A family tree at Ancestry.com said he died at the Sovereign Hotel. He was buried at Forest Hill Cemetery in Eau Claire.
Labels: Ink-Slinger Profiles
Monday, April 08, 2013
Obscurity of the Day: One-Round Teddy
One-Round Teddy, our focus today, is a pretty run-of-the-mill kid gang effort that was produced to satisfy the seemingly unquenchable needs of the expanded Chicago Tribune Sunday comics section. Although Bostwick was only just entering his 20s, the art style seems that of an old hand -- which he already was when the feature debuted on May 25 1924. Any critic who says that Bostwick got a leg up because of his prior job assisting Frank King on Gasoline Alley is silenced pretty quickly on the strength of the art, if not so much the gags. The Tribune, too, seemed impressed. Never a paper to run a lot of dailies, they showed the measure of their regard for Bostwick by granting him a rarely offered spot in the daily paper with One-Round Teddy, starting August 5.
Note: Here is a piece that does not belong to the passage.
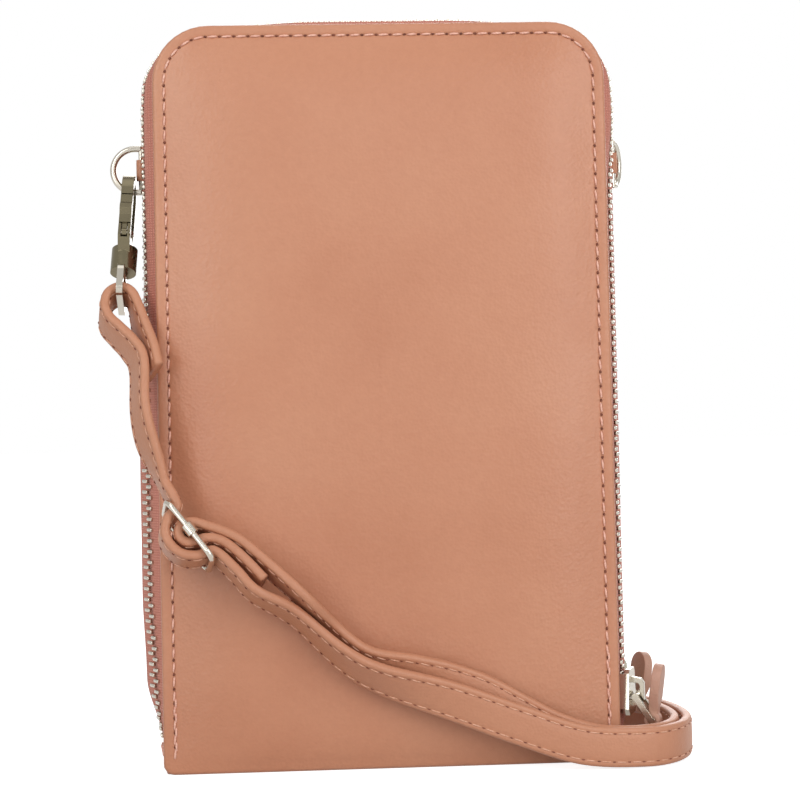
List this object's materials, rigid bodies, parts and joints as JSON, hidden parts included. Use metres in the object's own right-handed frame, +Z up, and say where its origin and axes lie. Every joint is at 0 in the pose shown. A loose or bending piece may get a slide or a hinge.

Whether One-Round Teddy would have eventually earned Bostwick the price of fame is unknowable, because it didn't end up getting much of a chance. The daily strip ended after just one month, on September 6, and the Sunday last appeared January 4 1925.
Perhaps Bostwick couldn't handle the workload -- he may still have been assisting King during this period -- or perhaps the pay was too low. We do know that it wasn't long before he moved over to Hearst's Chicago American, so maybe Bostwick knew he had better in him, and felt he could command a better deal.